Please give the listing again, word for word, with nothing left out.
____
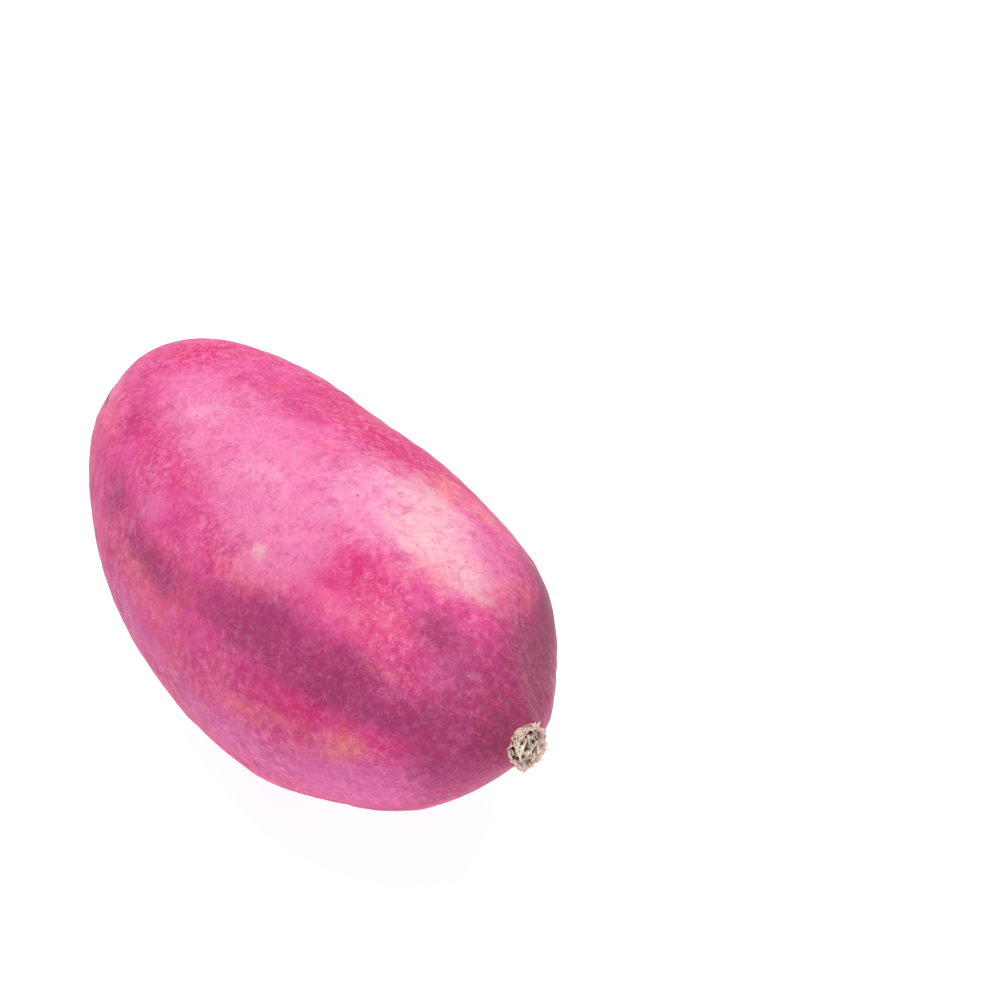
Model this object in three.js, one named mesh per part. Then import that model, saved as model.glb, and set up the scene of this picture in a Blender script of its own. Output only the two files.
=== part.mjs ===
import * as THREE from 'three';

// A short, stout sweet potato lying on its belly, in millimetres with +Z up.
// The long axis runs along X, with the stem end at +X and the tail end at -X.
// The origin lies on the surface it rests on, below the middle of the length and width.

// Root body
const halfLength = 76;
const halfWidth = 40;
const halfHeight = 37.2;

// How the girth changes along the body, as shares of an ellipse. The stem end is drawn in to a
// blunt cone, while the tail end stays full and round.
const stemwardSwell = 0.07;
const middleSwell = 0.05;
const stemDraw = 0.3;
const endDraw = 0.19;

// Line through the middle of the body: a slight sideways bow, with both ends lifted off the
// ground and turned a little to one side.
const sideBow = -1.5;
const stemSide = -1.0;
const stemLift = 14.2;
const tailSide = 2.5;
const tailLift = 10.5;

// Broad swells and hollows of the grown skin. Each has its place along the body (-1 at the tail,
// 1 at the stem), its place around it (degrees from +Y toward +Z), its height, and how far it
// spreads around the body in degrees.
const swellReachAlong = 0.2;
const swells = [
  { along: 0.85, around: 35, height: -7.5, spread: 33 },
  { along: 0.6, around: 35, height: 2.4, spread: 45 },
  { along: -0.5, around: 35, height: 0.8, spread: 45 },
  { along: -0.85, around: 35, height: 0.6, spread: 45 },
  { along: 0.85, around: 215, height: 4.6, spread: 45 },
  { along: 0.6, around: 215, height: -1.6, spread: 45 },
  { along: -0.5, around: 215, height: -0.8, spread: 45 },
  { along: -0.85, around: 215, height: -3.4, spread: 45 },
];

// Stub of the stem: a short neck, a torn rim and a sunken end, all a little narrower than high
const neckStation = 0.972;
const stubLeanDegrees = 9;
const stubOval = 0.88;
const neckRadius = 5.5;
const neckRise = 1.6;
const rimRadius = 5.5;
const rimRise = 4.2;
const rimLip = 0.5;
const sunkRadius = 3.5;
const sunkDepth = 1.6;

// The belly is pressed flat by this much where it rests
const restCut = 0.8;

// Mesh fineness
const bodyRings = 54;
const segments = 64;

// Share of the full girth at a station along the body, from -1 at the tail to 1 at the stem.
function girth(station) {
  const ellipse = Math.sqrt(Math.max(0, 1 - station * station));
  const swell = stemwardSwell * station + middleSwell * station ** 2;
  const draw = stemDraw * station ** 3 + endDraw * station ** 4;
  return ellipse * (1 + swell - draw);
}

// Centre of the cross-section at a station along the body.
function middleLine(station) {
  const stemShare = Math.max(0, station) ** 3;
  const tailShare = Math.max(0, -station) ** 3;
  return new THREE.Vector3(
    halfLength * station,
    sideBow * (1 - station ** 2) + stemSide * stemShare + tailSide * tailShare,
    stemLift * stemShare + tailLift * tailShare,
  );
}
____
▶ [Task output]
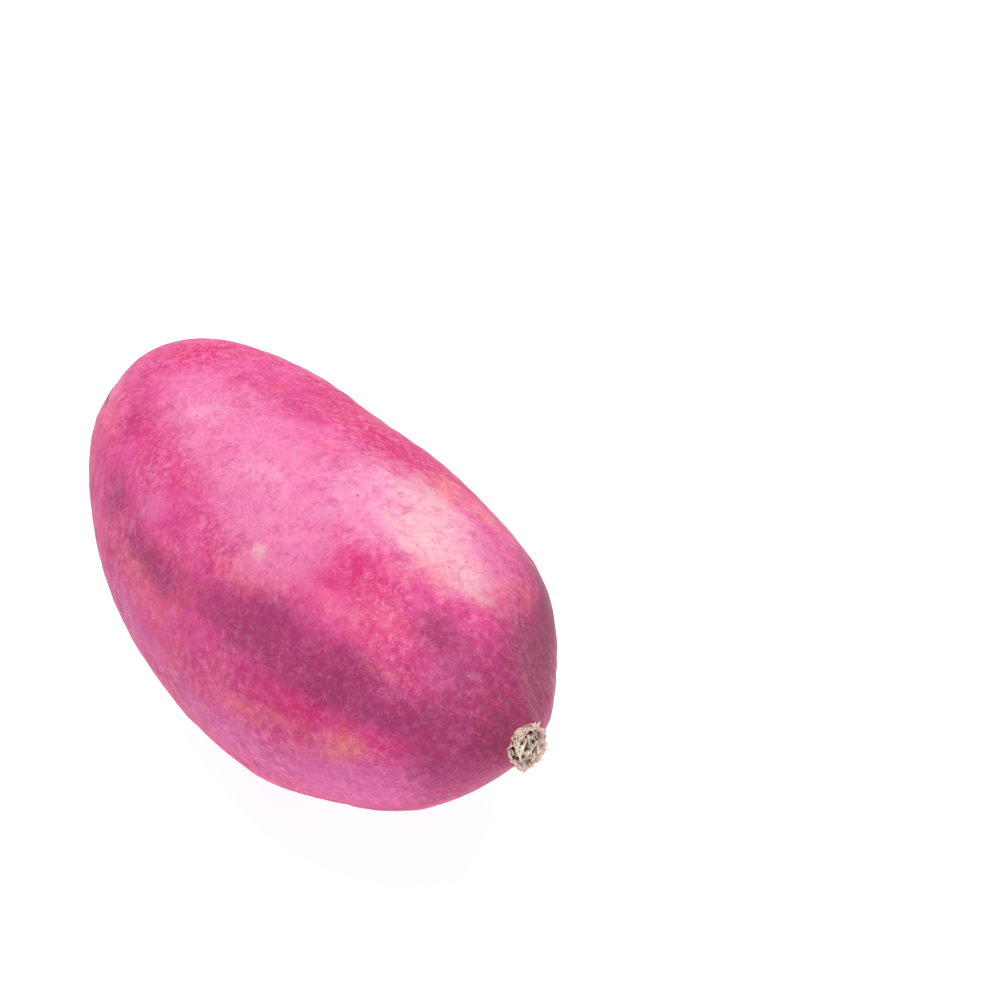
Model this object in three.js, one named mesh per part. Then import that model, saved as model.glb, and set up the scene of this picture in a Blender script of its own. Output only the two files.
=== part.mjs ===
import * as THREE from 'three';

// A short, stout sweet potato lying on its belly, in millimetres with +Z up.
// The long axis runs along X, with the stem end at +X and the tail end at -X.
// The origin lies on the surface it rests on, below the middle of the length and width.

// Root body
const halfLength = 76;
const halfWidth = 40;
const halfHeight = 37.2;

// How the girth changes along the body, as shares of an ellipse. The stem end is drawn in to a
// blunt cone, while the tail end stays full and round.
const stemwardSwell = 0.07;
const middleSwell = 0.05;
const stemDraw = 0.3;
const endDraw = 0.19;

// Line through the middle of the body: a slight sideways bow, with both ends lifted off the
// ground and turned a little to one side.
const sideBow = -1.5;
const stemSide = -1.0;
const stemLift = 14.2;
const tailSide = 2.5;
const tailLift = 10.5;

// Broad swells and hollows of the grown skin. Each has its place along the body (-1 at the tail,
// 1 at the stem), its place around it (degrees from +Y toward +Z), its height, and how far it
// spreads around the body in degrees.
const swellReachAlong = 0.2;
const swells = [
  { along: 0.85, around: 35, height: -7.5, spread: 33 },
  { along: 0.6, around: 35, height: 2.4, spread: 45 },
  { along: -0.5, around: 35, height: 0.8, spread: 45 },
  { along: -0.85, around: 35, height: 0.6, spread: 45 },
  { along: 0.85, around: 215, height: 4.6, spread: 45 },
  { along: 0.6, around: 215, height: -1.6, spread: 45 },
  { along: -0.5, around: 215, height: -0.8, spread: 45 },
  { along: -0.85, around: 215, height: -3.4, spread: 45 },
];

// Stub of the stem: a short neck, a torn rim and a sunken end, all a little narrower than high
const neckStation = 0.972;
const stubLeanDegrees = 9;
const stubOval = 0.88;
const neckRadius = 5.5;
const neckRise = 1.6;
const rimRadius = 5.5;
const rimRise = 4.2;
const rimLip = 0.5;
const sunkRadius = 3.5;
const sunkDepth = 1.6;

// The belly is pressed flat by this much where it rests
const restCut = 0.8;

// Mesh fineness
const bodyRings = 54;
const segments = 64;

// Share of the full girth at a station along the body, from -1 at the tail to 1 at the stem.
function girth(station) {
  const ellipse = Math.sqrt(Math.max(0, 1 - station * station));
  const swell = stemwardSwell * station + middleSwell * station ** 2;
  const draw = stemDraw * station ** 3 + endDraw * station ** 4;
  return ellipse * (1 + swell - draw);
}

// Centre of the cross-section at a station along the body.
function middleLine(station) {
  const stemShare = Math.max(0, station) ** 3;
  const tailShare = Math.max(0, -station) ** 3;
  return new THREE.Vector3(
    halfLength * station,
    sideBow * (1 - station ** 2) + stemSide * stemShare + tailSide * tailShare,
    stemLift * stemShare + tailLift * tailShare,
  );
}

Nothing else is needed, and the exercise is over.